To add to the women’s ordeal, two of the men who worked for Sanjeev – Nur Islam Ansari and Suresh Gour – allegedly raped one of the women twice.

The two women told the rescuers that the factory owner was allegedly complicit, and did not do anything to take action against the atrocities against them.

Nur Islam and Suresh are in judicial custody.

The escape and how the case came to light

Sumitra and Reema were finally able to escape from the factory with their children in mid-March. However, the lockdown added to their woes, and compelled them to hide in the bushy forest of Kumbalagudu, and to beg for food.

Some weeks later, another contractor named Ali Asghar offered them food and shelter which the women accepted. However, he too allegedly made sexual advances towards one of the women.

The case only came to light because the women reached out to Nicolas, a construction worker also from Dumka in Jharkhand, who the women met on May 5 when all three of them were at the Kumbalagudu police station to register to get on a train to return to Jharkhand. They shared their ordeal with Nicolas, who reached out to some friends in this district in Jharkhand. After someone pointed out the women’s plight on social media, the case was picked up by Stranded Workers Action Network (SWAN) and Migrant Workers Helpline of Karnataka Janashakti.

While an FIR regarding the incident with contractor Ali Asghar was registered in Kengeri, the one regarding the women’s ordeal at Bharat Chemical Products was then registered in Kumbalagudu.

No response from or prosecution of the company

TNM called multiple numbers found online for Bharat Chemical Products but received no response.

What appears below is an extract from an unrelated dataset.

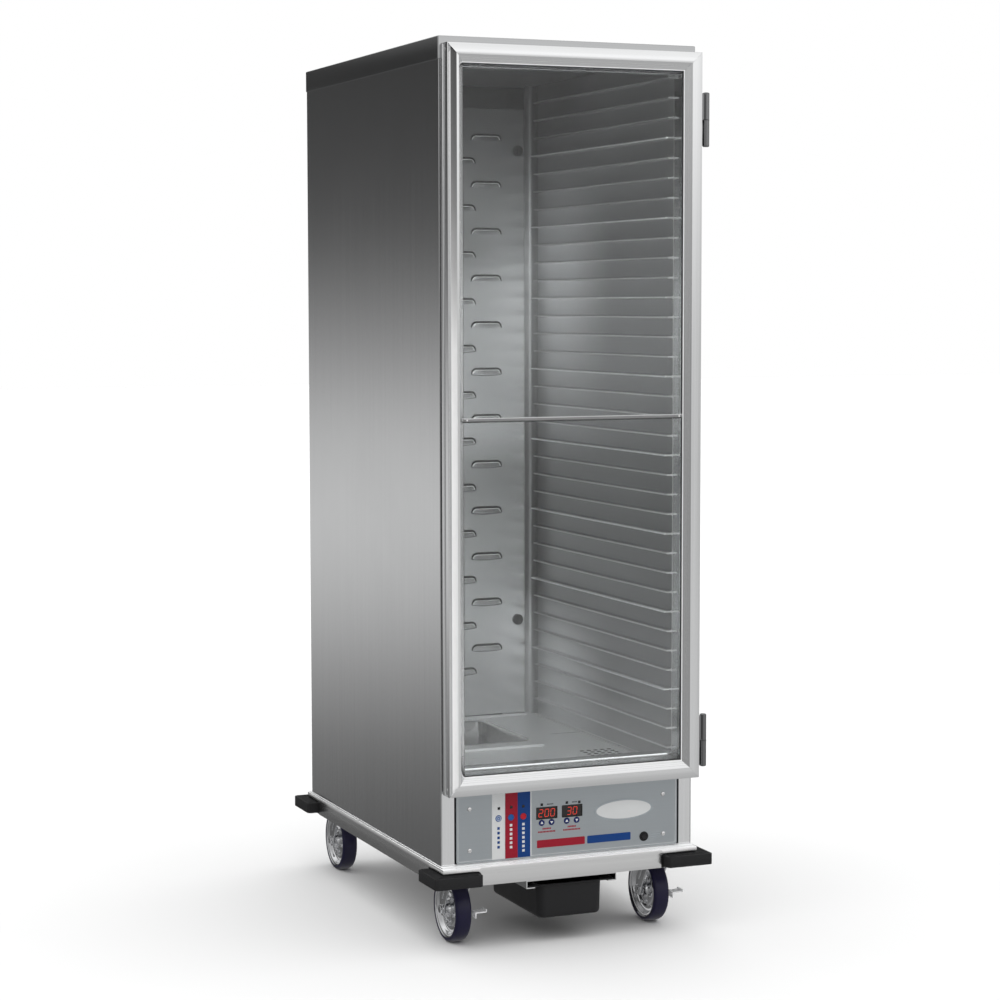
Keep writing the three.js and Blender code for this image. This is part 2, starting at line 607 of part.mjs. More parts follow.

Meanwhile, Mallige says that there has been no FIR against the company itself for allegedly allowing these atrocities against Sumitra and Reema – the FIR in Kumbalagudu has only been registered against Nur Islam and Suresh.

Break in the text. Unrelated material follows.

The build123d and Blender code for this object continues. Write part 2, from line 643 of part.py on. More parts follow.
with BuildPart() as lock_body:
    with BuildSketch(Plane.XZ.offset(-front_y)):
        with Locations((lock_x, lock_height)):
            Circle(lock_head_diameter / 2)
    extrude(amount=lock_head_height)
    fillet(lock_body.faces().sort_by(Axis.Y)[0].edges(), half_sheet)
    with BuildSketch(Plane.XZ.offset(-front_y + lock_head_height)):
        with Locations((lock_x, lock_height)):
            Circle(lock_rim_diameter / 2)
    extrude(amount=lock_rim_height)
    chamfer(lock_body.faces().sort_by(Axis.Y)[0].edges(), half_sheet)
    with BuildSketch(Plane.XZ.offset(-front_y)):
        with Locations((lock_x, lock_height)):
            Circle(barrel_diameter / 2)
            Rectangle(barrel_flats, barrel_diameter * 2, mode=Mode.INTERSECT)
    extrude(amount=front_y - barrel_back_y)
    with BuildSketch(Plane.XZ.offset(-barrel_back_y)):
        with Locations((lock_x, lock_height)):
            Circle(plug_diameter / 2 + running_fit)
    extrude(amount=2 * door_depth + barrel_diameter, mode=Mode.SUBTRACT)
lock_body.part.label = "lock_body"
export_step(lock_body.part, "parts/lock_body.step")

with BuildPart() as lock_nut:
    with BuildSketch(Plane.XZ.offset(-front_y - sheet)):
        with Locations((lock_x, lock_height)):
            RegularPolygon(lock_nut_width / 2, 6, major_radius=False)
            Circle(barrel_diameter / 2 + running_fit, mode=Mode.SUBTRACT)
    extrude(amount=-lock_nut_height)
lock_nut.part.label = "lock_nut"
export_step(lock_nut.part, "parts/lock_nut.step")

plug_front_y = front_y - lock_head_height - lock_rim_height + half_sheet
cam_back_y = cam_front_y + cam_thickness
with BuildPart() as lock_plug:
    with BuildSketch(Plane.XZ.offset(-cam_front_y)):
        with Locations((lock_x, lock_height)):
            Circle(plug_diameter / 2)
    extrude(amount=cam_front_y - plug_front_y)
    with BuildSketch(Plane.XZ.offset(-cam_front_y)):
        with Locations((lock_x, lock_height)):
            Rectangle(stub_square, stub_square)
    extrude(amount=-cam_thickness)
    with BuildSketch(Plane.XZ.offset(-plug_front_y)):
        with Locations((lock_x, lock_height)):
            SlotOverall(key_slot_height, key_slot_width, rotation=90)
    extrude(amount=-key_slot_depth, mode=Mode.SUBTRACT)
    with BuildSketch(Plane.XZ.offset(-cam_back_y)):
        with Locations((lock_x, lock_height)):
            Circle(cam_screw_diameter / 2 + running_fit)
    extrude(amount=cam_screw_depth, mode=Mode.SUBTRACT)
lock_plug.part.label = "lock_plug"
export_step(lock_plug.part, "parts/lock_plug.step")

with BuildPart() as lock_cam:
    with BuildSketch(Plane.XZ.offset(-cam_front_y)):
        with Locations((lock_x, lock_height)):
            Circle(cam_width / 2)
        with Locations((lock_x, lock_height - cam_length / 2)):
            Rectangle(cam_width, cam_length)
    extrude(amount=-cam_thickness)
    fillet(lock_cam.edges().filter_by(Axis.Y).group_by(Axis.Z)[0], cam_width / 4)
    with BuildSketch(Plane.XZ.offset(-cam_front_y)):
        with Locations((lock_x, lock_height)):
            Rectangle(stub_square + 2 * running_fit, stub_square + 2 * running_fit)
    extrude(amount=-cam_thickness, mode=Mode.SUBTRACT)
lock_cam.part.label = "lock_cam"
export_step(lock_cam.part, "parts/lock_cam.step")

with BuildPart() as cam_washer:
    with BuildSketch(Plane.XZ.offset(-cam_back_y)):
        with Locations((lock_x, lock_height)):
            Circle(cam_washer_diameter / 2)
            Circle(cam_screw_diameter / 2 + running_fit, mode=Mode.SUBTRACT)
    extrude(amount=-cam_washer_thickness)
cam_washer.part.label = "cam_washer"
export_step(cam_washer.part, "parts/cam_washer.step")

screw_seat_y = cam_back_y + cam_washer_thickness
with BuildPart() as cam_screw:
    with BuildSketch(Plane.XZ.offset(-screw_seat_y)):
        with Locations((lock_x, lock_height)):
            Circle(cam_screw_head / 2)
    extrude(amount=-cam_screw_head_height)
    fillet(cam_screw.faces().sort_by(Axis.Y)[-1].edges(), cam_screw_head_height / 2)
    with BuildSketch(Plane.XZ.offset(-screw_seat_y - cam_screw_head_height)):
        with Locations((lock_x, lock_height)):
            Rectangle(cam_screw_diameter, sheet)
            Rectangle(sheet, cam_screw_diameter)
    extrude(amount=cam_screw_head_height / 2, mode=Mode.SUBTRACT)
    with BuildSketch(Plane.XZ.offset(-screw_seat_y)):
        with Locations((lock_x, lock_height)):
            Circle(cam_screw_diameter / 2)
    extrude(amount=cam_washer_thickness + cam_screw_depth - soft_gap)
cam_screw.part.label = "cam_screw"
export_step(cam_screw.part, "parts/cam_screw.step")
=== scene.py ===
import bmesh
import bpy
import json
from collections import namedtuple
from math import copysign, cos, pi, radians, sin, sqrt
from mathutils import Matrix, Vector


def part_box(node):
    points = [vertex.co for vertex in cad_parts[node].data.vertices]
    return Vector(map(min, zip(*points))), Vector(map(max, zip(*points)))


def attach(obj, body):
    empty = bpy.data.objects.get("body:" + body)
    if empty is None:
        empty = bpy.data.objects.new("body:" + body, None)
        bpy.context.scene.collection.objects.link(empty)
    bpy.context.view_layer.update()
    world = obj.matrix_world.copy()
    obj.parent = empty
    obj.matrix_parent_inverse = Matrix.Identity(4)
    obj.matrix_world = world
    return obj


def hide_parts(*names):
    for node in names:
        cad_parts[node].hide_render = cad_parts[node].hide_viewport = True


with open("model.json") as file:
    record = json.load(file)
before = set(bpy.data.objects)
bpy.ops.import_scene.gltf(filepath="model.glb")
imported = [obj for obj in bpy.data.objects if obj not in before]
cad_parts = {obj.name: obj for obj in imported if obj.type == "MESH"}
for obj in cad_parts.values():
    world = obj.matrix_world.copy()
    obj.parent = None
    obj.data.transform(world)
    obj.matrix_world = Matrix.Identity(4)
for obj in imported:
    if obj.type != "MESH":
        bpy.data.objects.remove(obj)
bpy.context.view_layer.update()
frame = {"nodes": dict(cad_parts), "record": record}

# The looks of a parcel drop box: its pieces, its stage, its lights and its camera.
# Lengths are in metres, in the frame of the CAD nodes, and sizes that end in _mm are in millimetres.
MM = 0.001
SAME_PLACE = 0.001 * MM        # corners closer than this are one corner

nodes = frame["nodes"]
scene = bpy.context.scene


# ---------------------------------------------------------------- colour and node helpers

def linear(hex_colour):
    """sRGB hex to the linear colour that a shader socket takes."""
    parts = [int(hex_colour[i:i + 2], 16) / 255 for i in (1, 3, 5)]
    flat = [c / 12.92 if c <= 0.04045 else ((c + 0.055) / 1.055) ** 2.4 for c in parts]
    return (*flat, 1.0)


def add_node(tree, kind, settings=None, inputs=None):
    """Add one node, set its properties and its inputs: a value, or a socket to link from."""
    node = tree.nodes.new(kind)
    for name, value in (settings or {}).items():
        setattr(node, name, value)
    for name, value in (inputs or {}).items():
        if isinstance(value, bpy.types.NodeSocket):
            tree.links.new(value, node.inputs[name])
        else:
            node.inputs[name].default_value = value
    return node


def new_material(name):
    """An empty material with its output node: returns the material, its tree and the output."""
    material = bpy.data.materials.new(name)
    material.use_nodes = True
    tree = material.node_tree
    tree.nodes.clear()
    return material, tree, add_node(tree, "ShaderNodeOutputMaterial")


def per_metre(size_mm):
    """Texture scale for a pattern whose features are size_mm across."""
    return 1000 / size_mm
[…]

“No FIRs have so far been filed against the company owner, Devendran. The police in both the stations have been helpful in dealing with this case with urgency. The Department of Social Welfare has acted promptly and has paid a compensation to the rape survivor,” a release by activist groups involved in their rescue said.

“This is another grim reminder of exploitation by some private companies who remain unaccountable to the government and the people. On its part, the exploitation is happening under the aegis of the government so this calls into question government accountability as well. Further, the administrative procedures to even file FIRs and seek compensation are inaccessible and opaque to the poor. This makes it near impossible for the poor, without civil society mediation, to have a stake at the justice system,” it adds.

Mallige says that Sumitra and Reema are currently at a shelter home with their children. “They want to go home, but they want to do so only after they are done with the legal formalities to bring the accused to book. They have not yet given their statement before the magistrate.”

She adds that the police, on the activists’ insistence, have approached the magistrate to add sections for trafficking and bonded labour in the FIR as well.